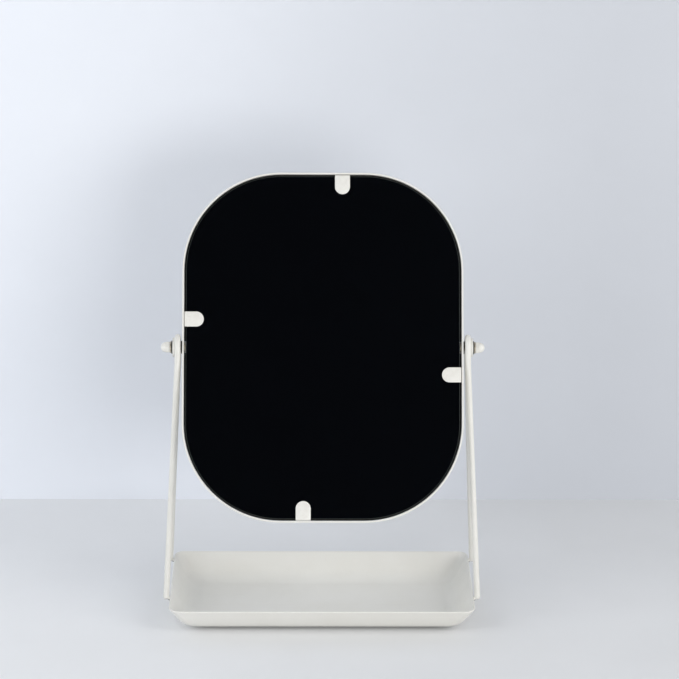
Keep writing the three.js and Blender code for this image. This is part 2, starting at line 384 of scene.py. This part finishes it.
def glassEdge():
    material, tree, shader = newMaterial("groundGlassEdge", groundEdge["roughness"])
    peel = useGroup(tree, peelGroup, **{"Peel Scale": groundEdge["peel"], "Grit Scale": groundEdge["grit"]})
    colour = mixColours(tree, peel.outputs["Speckle"],
                        opaque(groundEdge["colour"]), opaque(groundEdge["paleColour"]))
    tree.links.new(colour, shader.inputs["Base Color"])
    bump(tree, shader, peel.outputs["Height"], groundEdge["bump"], groundEdge["bumpDepth"] * mm)
    return material


plainScales = {"cloud": 90, "wearBreak": 900, "smear": 140, "bumpDepth": 0.05}
plainFinishes = {
    "darkNylon": {"colour": (0.028, 0.027, 0.025), "cloud": (0.045, 0.043, 0.040), "worn": (0.10, 0.10, 0.095),
                  "roughness": (0.42, 0.62), "metallic": 0.0, "peel": 1600, "bump": 0.2},
    "zincPlate": {"colour": (0.60, 0.535, 0.42), "cloud": (0.50, 0.44, 0.33), "worn": (0.72, 0.69, 0.62),
                  "roughness": (0.28, 0.46), "metallic": 1.0, "peel": 2400, "bump": 0.2},
    "rubberPad": {"colour": (0.030, 0.029, 0.027), "cloud": (0.050, 0.048, 0.045), "worn": (0.13, 0.125, 0.12),
                  "roughness": (0.75, 0.92), "metallic": 0.0, "peel": 1300, "bump": 0.5},
    "fibreBoard": {"colour": (0.012, 0.011, 0.010), "cloud": (0.020, 0.018, 0.016), "worn": (0.05, 0.045, 0.04),
                   "roughness": (0.8, 0.95), "metallic": 0.0, "peel": 700, "bump": 0.7},
}


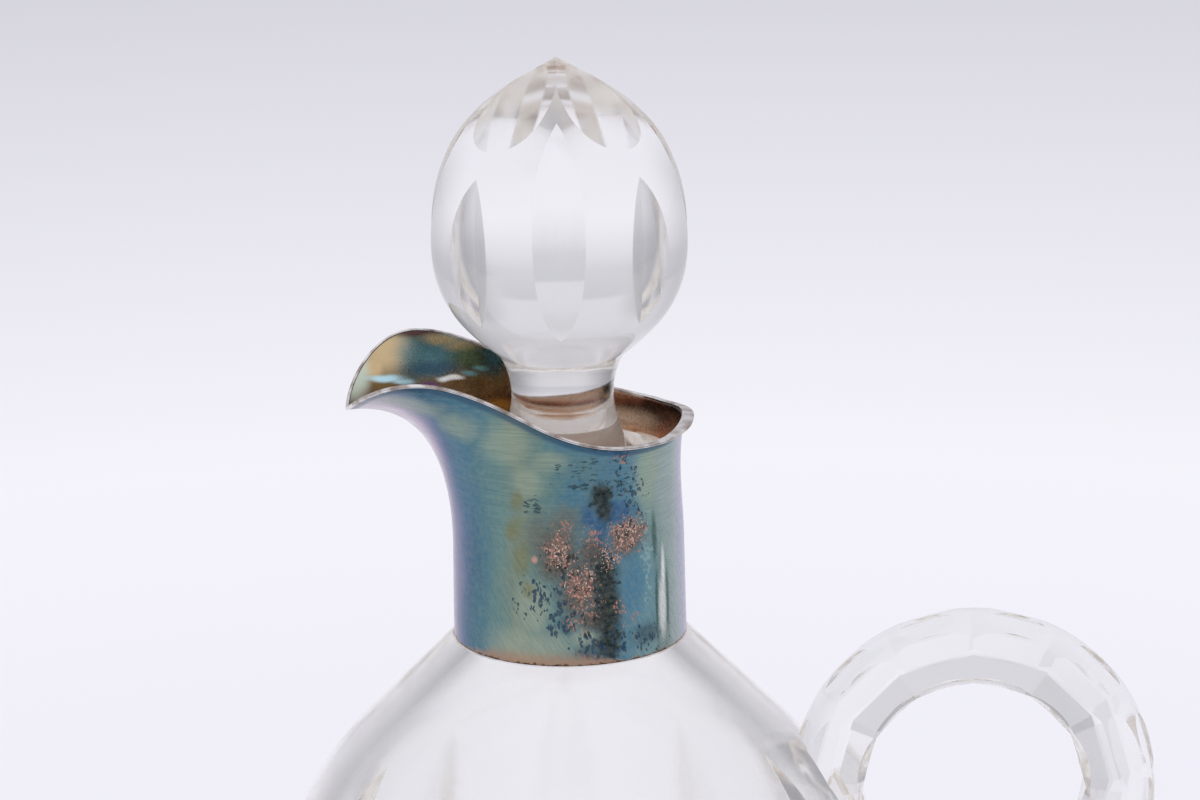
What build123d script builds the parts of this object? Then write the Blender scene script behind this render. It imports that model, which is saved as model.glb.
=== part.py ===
from build123d import *
from math import acos, atan2, copysign, cos, degrees, radians, sin, sqrt, tan
import os

# Cut-glass claret jug with a plated spout collar and a loose ground stopper. Millimetres, +Z up.
# The origin is where the jug's axis meets the surface it stands on. The spout points to -X and
# the loop handle to +X.

# Glass body: a blown globe on a ground flat. Its shoulder runs straight up from the globe to the
# collar's foot, and its neck stands up inside the collar.
globe_r = 57.0
flat_r = 35.0  # ground flat that it stands on
globe_wall = 5.5
floor_thick = 9.0
collar_above_globe = 1.7  # from the globe's full height up to the collar's foot
neck_height = 35.0
seat_lip = 0.3  # glass showing round the collar's foot
seat_gap = 0.05
throat_r = 10.9
foot_bevel = 1.0

# Star cut into the underside
star_rays = 16
standing_ring = 8.0  # flat left round the star
star_valley_r = 7.0
star_depth = 2.0

# Mitre cuts round the globe: long lenses with shorter ones between them
cut_pairs = 6
cut_turn = 2.0
globe_cut_half_angle = 69.0
long_cut_top = 46.0  # angle from the pole down to the lens tip
long_cut_bottom = 131.0
long_cut_depth = 2.8
short_cut_top = 62.0
short_cut_bottom = 118.0
short_cut_depth = 2.1

# Loop handle: a glass ring cut with rows of facets and applied to the globe's shoulder
ring_stand_off = 23.8  # from the globe out to the ring's centre
ring_rise_angle = 19.1
ring_r = 27.5
rod_r = 7.3
facets_round = 12
facet_row_angles = (22.5, 67.5, 112.5, 180.0, 247.5, 292.5, 337.5)  # round the rod from its outside
facet_depth = 0.45
facet_turn = 15.0  # angle of the first facet's middle round the ring

# Spout collar: a drawn tube hammered out into a broad lip, its rim trimmed to a swept line.
# Heights here are from the collar's foot.
collar_top_r = 21.7
collar_taper = 0.4
collar_wall = 0.7
flare_start = 18.0
rim_back_z = 41.8
rim_back_flare = 0.8
rim_low_z = 41.0
rim_low_x = 18.0
rim_rise_power = 1.25
round_end_angle = 110.0  # the rim is round as far as this from the handle side
crest_x = 28.0
crest_half_width = 18.9
crest_z = 54.2
lip_x = 40.9
lip_z = 44.8
lip_droop_angle = 5.0
lip_root_pull = 20.0
lip_edge_pull = 12.0
back_tilt_angle = 76.0
back_edge_pull = 8.0
round_rows = 19
side_rows = 10
lip_rows = 12
tube_rows = 4
flare_rows = 8
surface_tolerance = 0.005

# Wire soldered along the rim
wire_r = 0.35
wire_gap = 0.03
wire_places = 40

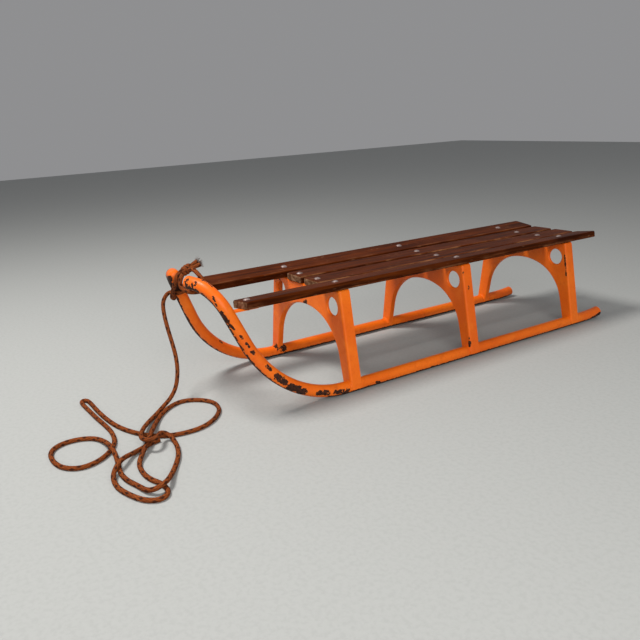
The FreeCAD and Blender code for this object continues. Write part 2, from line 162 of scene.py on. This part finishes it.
class Nodes:
    """A material's node tree, with short calls for what this file uses."""

    def __init__(self, name):
        self.material = bpy.data.materials.new(name)
        self.material.use_nodes = True
        self.tree = self.material.node_tree
        self.tree.nodes.clear()
        self.output = self.add("ShaderNodeOutputMaterial")
        self.shader = self.add("ShaderNodeBsdfPrincipled")
        self.link(self.shader.outputs[0], self.output.inputs["Surface"])
        self.place = self.add("ShaderNodeTexCoord").outputs["Object"]

    def add(self, kind, **settings):
        node = self.tree.nodes.new(kind)
        for key, value in settings.items():
            setattr(node, key, value)
        return node

    def link(self, source, target):
        self.tree.links.new(source, target)

    def feed(self, socket, value):
        """Links a socket or sets a plain value."""
        if isinstance(value, bpy.types.NodeSocket):
            self.link(value, socket)
        else:
            socket.default_value = value

    def math(self, operation, first, second=0.0, clamp=False):
        node = self.add("ShaderNodeMath", operation=operation, use_clamp=clamp)
        self.feed(node.inputs[0], first)
        self.feed(node.inputs[1], second)
        return node.outputs[0]

    def remap(self, value, low, high, to_low=0.0, to_high=1.0, smooth=True):
        node = self.add("ShaderNodeMapRange", clamp=True)
        if smooth:
            node.interpolation_type = "SMOOTHSTEP"
        self.feed(node.inputs["Value"], value)
        node.inputs["From Min"].default_value = low
        node.inputs["From Max"].default_value = high
        node.inputs["To Min"].default_value = to_low
        node.inputs["To Max"].default_value = to_high
        return node.outputs["Result"]

    def mix(self, share, first, second):
        node = self.add("ShaderNodeMix", data_type="RGBA")
        self.feed(node.inputs[0], share)
        self.feed(node.inputs[6], first)
        self.feed(node.inputs[7], second)
        return node.outputs[2]

    def over(self, colour, share, amount, other):
        """Another colour over this one, where the share is high and by no more than the amount."""
        return self.mix(self.math("MULTIPLY", share, amount), colour, other)

    def mapped(self, source, location=(0, 0, 0), rotation=(0, 0, 0), scale=(1, 1, 1)):
        node = self.add("ShaderNodeMapping")
        self.link(source, node.inputs["Vector"])
        node.inputs["Location"].default_value = location
        node.inputs["Rotation"].default_value = rotation
        node.inputs["Scale"].default_value = scale
        return node.outputs[0]

    def noise(self, source, scale, detail=3.0, roughness=0.55, distortion=0.0):
        node = self.add("ShaderNodeTexNoise")
        self.link(source, node.inputs["Vector"])
        node.inputs["Scale"].default_value = scale
        node.inputs["Detail"].default_value = detail
        node.inputs["Roughness"].default_value = roughness
        node.inputs["Distortion"].default_value = distortion
        return node.outputs[0]

    def split(self, source):
        node = self.add("ShaderNodeSeparateXYZ")
        self.link(source, node.inputs[0])
        return node.outputs

    def normal(self):
        return self.add("ShaderNodeNewGeometry").outputs["Normal"]

    def distance_to_line(self, start, end):
        """The distance to a short straight line between two places."""
        along = Vector(end) - Vector(start)
        from_start = self.mapped(self.place, location=tuple(-v for v in start))
        dot = self.add("ShaderNodeVectorMath", operation="DOT_PRODUCT")
        self.link(from_start, dot.inputs[0])
        dot.inputs[1].default_value = along / along.length_squared
        share = self.math("MINIMUM", self.math("MAXIMUM", dot.outputs["Value"], 0.0), 1.0)
        nearest = self.add("ShaderNodeVectorMath", operation="SCALE")
        nearest.inputs[0].default_value = along
        self.link(share, nearest.inputs["Scale"])
        gap = self.add("ShaderNodeVectorMath", operation="DISTANCE")
        self.link(from_start, gap.inputs[0])
        self.link(nearest.outputs[0], gap.inputs[1])
        return gap.outputs["Value"]

    def bump(self, height, strength, distance):
        node = self.add("ShaderNodeBump")
        node.inputs["Strength"].default_value = strength
        node.inputs["Distance"].default_value = distance
        self.feed(node.inputs["Height"], height)
        return node.outputs[0]

    def finish(self, colour, roughness, normal, **constants):
        self.feed(self.shader.inputs["Base Color"], colour)
        self.feed(self.shader.inputs["Roughness"], roughness)
        self.link(normal, self.shader.inputs["Normal"])
        for name, value in constants.items():
            self.feed(self.shader.inputs[name.replace("_", " ")], value)
        return self.material


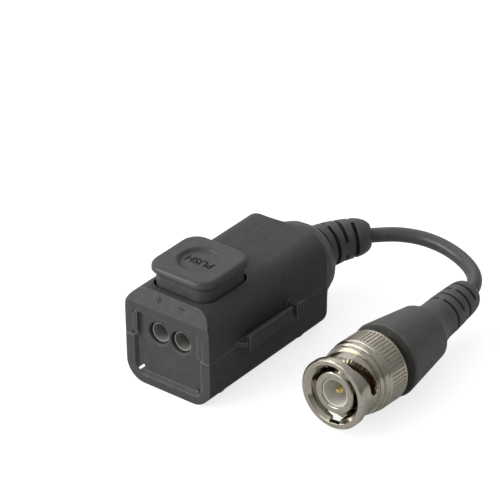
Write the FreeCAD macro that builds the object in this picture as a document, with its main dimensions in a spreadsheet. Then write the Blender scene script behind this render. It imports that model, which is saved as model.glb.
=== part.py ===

________

STATED EXERCISE:
Restate the listing exactly, starting at its first line and ending at the line where "# the loop handle to +X." occurs; include both and no other lines.

RESULT OF THIS TASK:
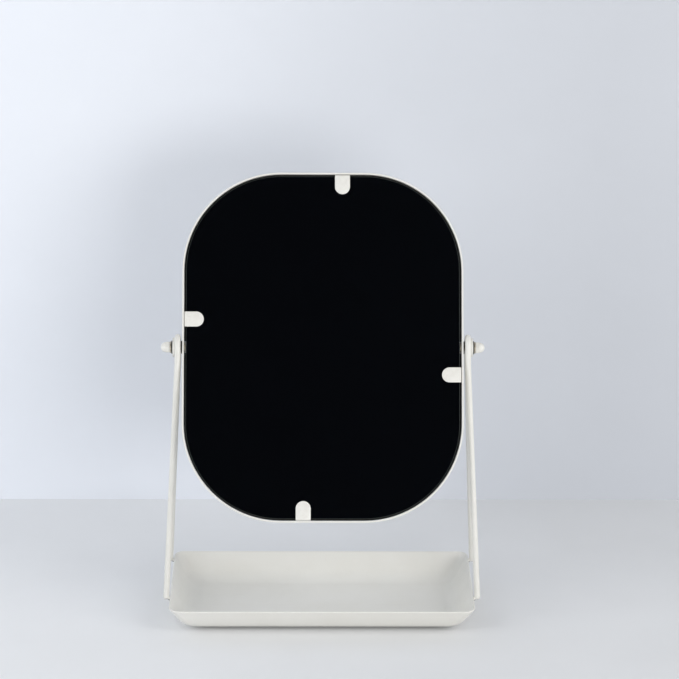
Keep writing the three.js and Blender code for this image. This is part 2, starting at line 384 of scene.py. This part finishes it.
def glassEdge():
    material, tree, shader = newMaterial("groundGlassEdge", groundEdge["roughness"])
    peel = useGroup(tree, peelGroup, **{"Peel Scale": groundEdge["peel"], "Grit Scale": groundEdge["grit"]})
    colour = mixColours(tree, peel.outputs["Speckle"],
                        opaque(groundEdge["colour"]), opaque(groundEdge["paleColour"]))
    tree.links.new(colour, shader.inputs["Base Color"])
    bump(tree, shader, peel.outputs["Height"], groundEdge["bump"], groundEdge["bumpDepth"] * mm)
    return material


plainScales = {"cloud": 90, "wearBreak": 900, "smear": 140, "bumpDepth": 0.05}
plainFinishes = {
    "darkNylon": {"colour": (0.028, 0.027, 0.025), "cloud": (0.045, 0.043, 0.040), "worn": (0.10, 0.10, 0.095),
                  "roughness": (0.42, 0.62), "metallic": 0.0, "peel": 1600, "bump": 0.2},
    "zincPlate": {"colour": (0.60, 0.535, 0.42), "cloud": (0.50, 0.44, 0.33), "worn": (0.72, 0.69, 0.62),
                  "roughness": (0.28, 0.46), "metallic": 1.0, "peel": 2400, "bump": 0.2},
    "rubberPad": {"colour": (0.030, 0.029, 0.027), "cloud": (0.050, 0.048, 0.045), "worn": (0.13, 0.125, 0.12),
                  "roughness": (0.75, 0.92), "metallic": 0.0, "peel": 1300, "bump": 0.5},
    "fibreBoard": {"colour": (0.012, 0.011, 0.010), "cloud": (0.020, 0.018, 0.016), "worn": (0.05, 0.045, 0.04),
                   "roughness": (0.8, 0.95), "metallic": 0.0, "peel": 700, "bump": 0.7},
}


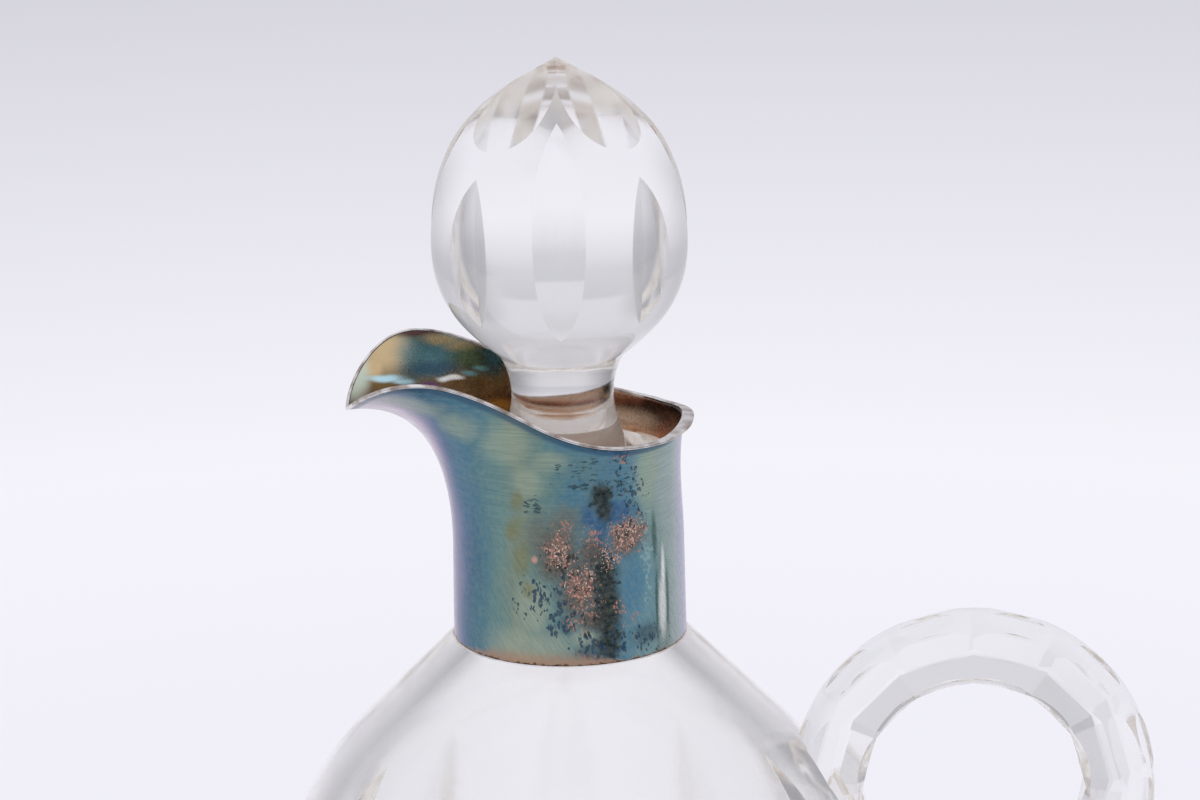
What build123d script builds the parts of this object? Then write the Blender scene script behind this render. It imports that model, which is saved as model.glb.
=== part.py ===
from build123d import *
from math import acos, atan2, copysign, cos, degrees, radians, sin, sqrt, tan
import os

# Cut-glass claret jug with a plated spout collar and a loose ground stopper. Millimetres, +Z up.
# The origin is where the jug's axis meets the surface it stands on. The spout points to -X and
# the loop handle to +X.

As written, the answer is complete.